The EIA will support the research program of NHLBI-funded investigators for up to seven years and will provide increased freedom to conduct research that breaks new ground or extends previous discoveries in new directions. It will also allow PDs/PIs to take greater risks and to pursue research that requires a longer time frame. Research supported by the EIA must be within the scope of the NHLBI mission.

ML/AI Tools to Advance Genomic Translational Research (MAGen) - Development Sites (UG3/UH3 Clinical Trials Not Allowed)

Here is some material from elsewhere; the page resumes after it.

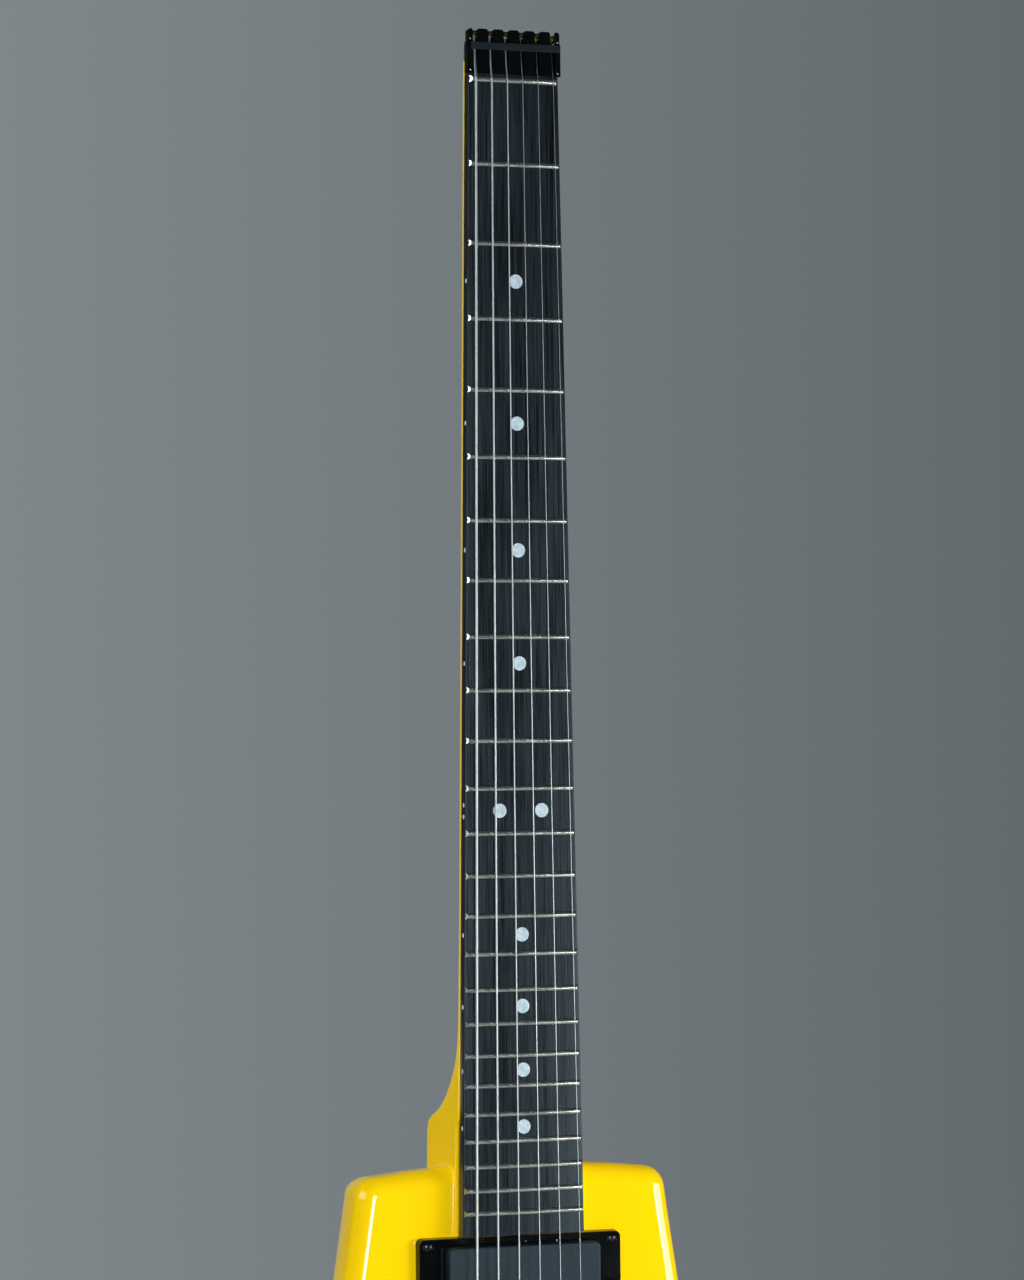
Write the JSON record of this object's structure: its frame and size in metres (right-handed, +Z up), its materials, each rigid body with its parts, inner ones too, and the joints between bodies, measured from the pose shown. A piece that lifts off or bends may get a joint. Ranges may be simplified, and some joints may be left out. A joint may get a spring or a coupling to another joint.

The purpose of this Notice of Funding Opportunity (NOFO) is to solicit applications to explore the feasibility of developing Machine Learning (ML) and Artificial Intelligence (AI) tools that can enhance the accuracy and precision of predicting how individuals with pathogenic genetic variants manifest disease. NHGRI aims to establish a research Consortium, ML/AI Tools to Advance Genomic Translational Research (MAGen), to collaboratively identify both genomic and non-genomic factors influencing disease development in individuals carrying pathogenic genetic variants. The ML/AI tools will leverage existing multimodal genomic and non-genomic data and will be cross validated in genomic translational research settings to ensure the robustness and generalizability of the tools for translational purposes. In addition, the Consortium will explore the ethical, legal, and social implications (ELSI) of integrating ML/AI tools into genomic medicine through the establishment of an ELSI Framework for their development, and through implementation of ELSI research projects.